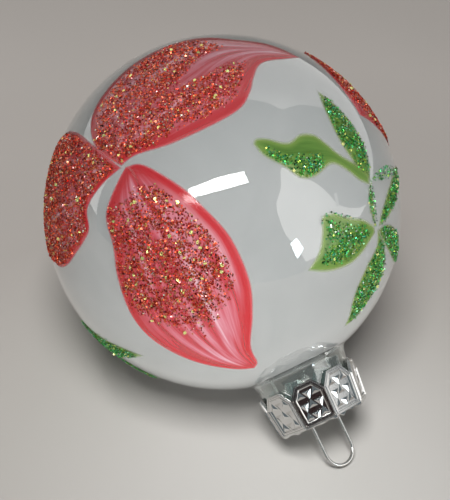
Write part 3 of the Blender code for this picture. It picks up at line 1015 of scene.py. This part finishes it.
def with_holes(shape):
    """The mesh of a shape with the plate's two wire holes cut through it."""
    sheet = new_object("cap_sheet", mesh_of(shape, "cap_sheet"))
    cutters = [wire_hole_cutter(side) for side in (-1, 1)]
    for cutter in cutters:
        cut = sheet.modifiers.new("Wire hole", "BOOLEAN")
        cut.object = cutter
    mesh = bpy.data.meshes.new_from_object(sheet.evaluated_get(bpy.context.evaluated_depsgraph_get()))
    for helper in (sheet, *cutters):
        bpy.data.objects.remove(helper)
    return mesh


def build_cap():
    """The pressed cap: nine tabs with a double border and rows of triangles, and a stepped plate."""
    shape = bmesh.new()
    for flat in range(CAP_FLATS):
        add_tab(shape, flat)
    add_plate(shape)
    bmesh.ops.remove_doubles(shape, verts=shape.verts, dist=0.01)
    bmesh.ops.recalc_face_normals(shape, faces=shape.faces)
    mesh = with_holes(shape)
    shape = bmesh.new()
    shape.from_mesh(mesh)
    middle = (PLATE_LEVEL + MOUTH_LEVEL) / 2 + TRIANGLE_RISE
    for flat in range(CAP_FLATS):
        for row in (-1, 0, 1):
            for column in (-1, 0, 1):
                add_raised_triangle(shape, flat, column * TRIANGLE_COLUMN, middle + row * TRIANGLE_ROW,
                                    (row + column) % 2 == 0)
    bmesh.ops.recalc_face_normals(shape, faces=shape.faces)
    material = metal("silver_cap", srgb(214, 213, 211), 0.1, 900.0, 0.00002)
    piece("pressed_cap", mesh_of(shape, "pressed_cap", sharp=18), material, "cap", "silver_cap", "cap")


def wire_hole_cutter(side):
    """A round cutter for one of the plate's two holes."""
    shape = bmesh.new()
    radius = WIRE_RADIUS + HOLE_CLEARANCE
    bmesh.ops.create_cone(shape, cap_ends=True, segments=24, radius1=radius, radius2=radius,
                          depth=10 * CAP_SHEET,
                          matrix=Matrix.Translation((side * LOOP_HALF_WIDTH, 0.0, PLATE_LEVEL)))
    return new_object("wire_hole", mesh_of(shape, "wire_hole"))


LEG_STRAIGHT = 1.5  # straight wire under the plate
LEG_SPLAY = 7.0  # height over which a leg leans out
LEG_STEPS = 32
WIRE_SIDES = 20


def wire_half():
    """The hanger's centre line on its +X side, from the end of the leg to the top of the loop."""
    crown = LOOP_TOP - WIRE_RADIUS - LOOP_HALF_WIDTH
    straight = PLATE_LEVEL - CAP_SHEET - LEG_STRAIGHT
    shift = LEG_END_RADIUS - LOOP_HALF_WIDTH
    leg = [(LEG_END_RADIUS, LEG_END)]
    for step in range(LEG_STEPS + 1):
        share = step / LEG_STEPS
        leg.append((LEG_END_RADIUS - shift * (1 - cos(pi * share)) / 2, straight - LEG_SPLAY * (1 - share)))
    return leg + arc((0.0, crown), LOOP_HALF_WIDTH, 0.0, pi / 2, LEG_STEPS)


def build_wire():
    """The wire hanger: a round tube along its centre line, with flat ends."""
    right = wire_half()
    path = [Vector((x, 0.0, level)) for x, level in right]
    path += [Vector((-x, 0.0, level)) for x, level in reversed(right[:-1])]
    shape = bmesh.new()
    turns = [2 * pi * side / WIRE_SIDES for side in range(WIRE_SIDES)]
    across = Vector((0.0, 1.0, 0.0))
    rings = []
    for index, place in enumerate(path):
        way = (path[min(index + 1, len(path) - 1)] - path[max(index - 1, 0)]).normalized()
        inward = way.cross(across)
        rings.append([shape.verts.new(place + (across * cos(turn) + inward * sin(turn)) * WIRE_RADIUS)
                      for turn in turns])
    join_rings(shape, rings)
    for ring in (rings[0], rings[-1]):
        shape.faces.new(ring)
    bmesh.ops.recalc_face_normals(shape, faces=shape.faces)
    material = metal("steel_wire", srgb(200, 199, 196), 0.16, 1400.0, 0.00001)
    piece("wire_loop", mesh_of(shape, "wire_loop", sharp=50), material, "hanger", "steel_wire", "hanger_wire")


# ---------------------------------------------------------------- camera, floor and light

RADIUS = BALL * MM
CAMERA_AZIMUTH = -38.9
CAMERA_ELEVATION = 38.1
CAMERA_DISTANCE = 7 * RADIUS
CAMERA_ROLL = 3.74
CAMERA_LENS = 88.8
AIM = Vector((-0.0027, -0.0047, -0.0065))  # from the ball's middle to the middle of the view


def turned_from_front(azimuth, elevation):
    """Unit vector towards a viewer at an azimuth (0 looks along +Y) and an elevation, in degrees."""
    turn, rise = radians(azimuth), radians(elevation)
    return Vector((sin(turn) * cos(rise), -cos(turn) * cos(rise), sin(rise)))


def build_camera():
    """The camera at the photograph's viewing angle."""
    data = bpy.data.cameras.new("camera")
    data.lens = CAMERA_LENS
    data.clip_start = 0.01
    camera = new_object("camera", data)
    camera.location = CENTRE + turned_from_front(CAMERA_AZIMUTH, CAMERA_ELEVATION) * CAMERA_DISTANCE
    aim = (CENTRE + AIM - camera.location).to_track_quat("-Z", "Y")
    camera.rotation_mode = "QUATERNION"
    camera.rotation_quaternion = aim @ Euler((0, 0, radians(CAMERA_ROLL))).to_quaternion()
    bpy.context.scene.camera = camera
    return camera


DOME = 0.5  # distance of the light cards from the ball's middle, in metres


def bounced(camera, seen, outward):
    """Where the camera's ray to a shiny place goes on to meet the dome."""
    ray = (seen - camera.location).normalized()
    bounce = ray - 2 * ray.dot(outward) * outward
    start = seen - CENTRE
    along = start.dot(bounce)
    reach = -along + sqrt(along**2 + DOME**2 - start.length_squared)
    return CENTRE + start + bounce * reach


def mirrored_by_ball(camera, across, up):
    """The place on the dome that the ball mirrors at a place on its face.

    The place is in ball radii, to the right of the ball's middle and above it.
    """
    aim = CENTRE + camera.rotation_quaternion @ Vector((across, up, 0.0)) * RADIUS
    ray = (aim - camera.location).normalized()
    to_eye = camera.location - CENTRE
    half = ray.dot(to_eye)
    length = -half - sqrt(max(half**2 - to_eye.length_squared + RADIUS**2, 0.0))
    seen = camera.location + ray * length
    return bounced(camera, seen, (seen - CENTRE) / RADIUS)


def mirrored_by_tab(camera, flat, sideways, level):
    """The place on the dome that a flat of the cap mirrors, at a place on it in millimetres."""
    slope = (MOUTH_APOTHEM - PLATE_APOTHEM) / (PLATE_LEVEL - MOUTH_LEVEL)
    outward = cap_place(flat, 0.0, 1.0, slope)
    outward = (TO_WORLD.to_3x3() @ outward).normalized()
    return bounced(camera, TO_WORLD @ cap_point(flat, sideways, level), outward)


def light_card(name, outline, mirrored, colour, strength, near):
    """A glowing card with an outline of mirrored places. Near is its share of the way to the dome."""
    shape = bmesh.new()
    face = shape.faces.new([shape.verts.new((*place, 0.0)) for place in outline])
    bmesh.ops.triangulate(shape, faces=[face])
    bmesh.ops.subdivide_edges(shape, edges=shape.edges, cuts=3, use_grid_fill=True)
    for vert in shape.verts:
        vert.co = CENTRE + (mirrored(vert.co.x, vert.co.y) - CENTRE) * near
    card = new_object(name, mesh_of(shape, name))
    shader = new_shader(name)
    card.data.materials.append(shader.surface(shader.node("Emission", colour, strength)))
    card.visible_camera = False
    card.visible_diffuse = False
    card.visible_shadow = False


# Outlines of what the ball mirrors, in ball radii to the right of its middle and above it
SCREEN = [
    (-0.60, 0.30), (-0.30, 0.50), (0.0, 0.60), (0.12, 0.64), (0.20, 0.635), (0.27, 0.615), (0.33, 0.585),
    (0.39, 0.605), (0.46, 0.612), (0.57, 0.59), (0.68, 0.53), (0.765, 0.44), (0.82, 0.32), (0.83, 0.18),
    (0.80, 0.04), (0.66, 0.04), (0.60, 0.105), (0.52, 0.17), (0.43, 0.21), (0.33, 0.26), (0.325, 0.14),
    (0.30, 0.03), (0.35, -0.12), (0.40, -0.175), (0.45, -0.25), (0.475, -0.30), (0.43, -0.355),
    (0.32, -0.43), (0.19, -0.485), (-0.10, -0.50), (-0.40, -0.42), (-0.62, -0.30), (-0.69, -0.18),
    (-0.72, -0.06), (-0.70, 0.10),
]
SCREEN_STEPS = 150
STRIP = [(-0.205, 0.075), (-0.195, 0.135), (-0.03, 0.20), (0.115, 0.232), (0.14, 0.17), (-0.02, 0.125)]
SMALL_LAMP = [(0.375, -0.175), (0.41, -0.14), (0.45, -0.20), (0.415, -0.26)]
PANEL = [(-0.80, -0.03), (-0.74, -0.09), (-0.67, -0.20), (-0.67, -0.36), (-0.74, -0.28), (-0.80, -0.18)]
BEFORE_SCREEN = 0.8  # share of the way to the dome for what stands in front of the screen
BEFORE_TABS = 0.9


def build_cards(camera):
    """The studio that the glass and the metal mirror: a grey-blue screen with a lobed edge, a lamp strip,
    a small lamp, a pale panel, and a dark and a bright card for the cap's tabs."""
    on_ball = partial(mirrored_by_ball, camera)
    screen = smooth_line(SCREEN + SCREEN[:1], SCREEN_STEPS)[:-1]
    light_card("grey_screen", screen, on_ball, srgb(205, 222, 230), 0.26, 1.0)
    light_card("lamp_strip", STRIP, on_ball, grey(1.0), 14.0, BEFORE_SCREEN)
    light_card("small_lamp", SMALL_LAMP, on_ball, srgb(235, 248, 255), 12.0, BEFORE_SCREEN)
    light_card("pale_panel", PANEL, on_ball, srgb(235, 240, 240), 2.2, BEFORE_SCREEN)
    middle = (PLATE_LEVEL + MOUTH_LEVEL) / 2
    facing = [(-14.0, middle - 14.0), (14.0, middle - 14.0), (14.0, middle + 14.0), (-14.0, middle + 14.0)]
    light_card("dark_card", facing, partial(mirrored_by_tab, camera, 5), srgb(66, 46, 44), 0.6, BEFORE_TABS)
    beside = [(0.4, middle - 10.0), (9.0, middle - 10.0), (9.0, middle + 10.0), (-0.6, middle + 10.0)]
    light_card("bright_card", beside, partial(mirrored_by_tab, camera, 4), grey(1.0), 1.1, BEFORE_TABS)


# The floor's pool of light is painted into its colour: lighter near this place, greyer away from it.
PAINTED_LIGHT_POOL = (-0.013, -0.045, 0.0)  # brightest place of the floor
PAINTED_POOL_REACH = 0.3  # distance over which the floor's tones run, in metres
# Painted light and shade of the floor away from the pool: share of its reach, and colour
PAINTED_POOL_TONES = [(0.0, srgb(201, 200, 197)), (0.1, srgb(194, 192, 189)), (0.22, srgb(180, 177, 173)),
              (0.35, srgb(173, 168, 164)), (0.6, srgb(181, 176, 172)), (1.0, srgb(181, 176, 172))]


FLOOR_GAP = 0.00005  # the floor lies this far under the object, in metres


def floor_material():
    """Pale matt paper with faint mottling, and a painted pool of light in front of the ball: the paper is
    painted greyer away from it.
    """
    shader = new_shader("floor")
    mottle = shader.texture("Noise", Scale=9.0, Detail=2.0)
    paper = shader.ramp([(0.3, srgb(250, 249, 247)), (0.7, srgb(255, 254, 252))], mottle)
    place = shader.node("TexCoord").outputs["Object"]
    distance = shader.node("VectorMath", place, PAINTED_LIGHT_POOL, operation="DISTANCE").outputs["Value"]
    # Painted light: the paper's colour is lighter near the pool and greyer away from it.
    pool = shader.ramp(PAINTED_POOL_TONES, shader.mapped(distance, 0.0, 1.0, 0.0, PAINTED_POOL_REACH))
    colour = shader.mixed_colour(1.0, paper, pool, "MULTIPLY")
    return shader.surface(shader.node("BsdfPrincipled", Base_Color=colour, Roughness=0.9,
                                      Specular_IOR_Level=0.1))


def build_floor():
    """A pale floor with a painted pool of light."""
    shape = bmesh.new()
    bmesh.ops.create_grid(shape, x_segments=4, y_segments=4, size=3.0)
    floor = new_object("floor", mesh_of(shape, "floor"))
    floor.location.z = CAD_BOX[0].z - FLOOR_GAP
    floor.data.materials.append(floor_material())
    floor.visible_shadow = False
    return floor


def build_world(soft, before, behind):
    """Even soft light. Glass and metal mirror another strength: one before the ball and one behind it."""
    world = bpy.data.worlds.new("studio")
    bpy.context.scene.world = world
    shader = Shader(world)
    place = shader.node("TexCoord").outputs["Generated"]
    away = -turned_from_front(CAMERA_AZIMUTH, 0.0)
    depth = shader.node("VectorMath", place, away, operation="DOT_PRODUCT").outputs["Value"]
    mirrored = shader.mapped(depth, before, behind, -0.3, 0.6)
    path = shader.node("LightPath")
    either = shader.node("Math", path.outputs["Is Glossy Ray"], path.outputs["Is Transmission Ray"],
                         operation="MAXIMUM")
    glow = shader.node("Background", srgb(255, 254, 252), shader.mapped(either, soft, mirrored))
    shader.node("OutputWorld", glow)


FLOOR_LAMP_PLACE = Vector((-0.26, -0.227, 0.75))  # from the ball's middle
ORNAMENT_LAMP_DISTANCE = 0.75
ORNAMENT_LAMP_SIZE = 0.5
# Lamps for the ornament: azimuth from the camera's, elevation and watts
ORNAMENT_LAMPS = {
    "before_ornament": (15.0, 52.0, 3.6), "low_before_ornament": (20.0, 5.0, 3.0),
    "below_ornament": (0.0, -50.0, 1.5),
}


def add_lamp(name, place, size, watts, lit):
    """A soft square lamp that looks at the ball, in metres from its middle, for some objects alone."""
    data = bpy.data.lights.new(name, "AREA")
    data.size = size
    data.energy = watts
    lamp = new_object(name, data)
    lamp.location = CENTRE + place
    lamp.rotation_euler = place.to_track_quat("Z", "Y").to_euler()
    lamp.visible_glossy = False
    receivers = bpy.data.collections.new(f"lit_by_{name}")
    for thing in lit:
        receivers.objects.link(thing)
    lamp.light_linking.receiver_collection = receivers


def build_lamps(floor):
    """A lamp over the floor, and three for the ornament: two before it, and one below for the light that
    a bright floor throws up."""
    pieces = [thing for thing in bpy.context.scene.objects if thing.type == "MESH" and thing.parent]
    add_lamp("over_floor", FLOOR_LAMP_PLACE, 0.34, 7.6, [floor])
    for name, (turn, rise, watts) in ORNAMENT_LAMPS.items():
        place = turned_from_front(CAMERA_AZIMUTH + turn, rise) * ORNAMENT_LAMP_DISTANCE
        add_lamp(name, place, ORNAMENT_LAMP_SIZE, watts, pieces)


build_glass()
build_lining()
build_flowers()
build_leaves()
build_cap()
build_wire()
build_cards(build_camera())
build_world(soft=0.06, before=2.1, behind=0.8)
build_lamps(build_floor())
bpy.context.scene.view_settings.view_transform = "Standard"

> _Exercise directions_: Return only the lines spanning from the first line of the material through the line with "return mesh", copied exactly, both ends kept.

> _Solution_:
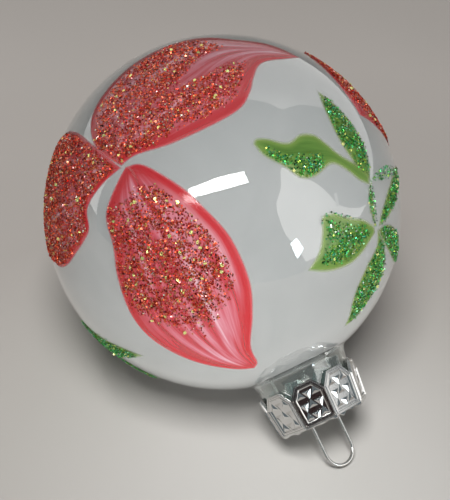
Write part 3 of the Blender code for this picture. It picks up at line 1015 of scene.py. This part finishes it.
def with_holes(shape):
    """The mesh of a shape with the plate's two wire holes cut through it."""
    sheet = new_object("cap_sheet", mesh_of(shape, "cap_sheet"))
    cutters = [wire_hole_cutter(side) for side in (-1, 1)]
    for cutter in cutters:
        cut = sheet.modifiers.new("Wire hole", "BOOLEAN")
        cut.object = cutter
    mesh = bpy.data.meshes.new_from_object(sheet.evaluated_get(bpy.context.evaluated_depsgraph_get()))
    for helper in (sheet, *cutters):
        bpy.data.objects.remove(helper)
    return mesh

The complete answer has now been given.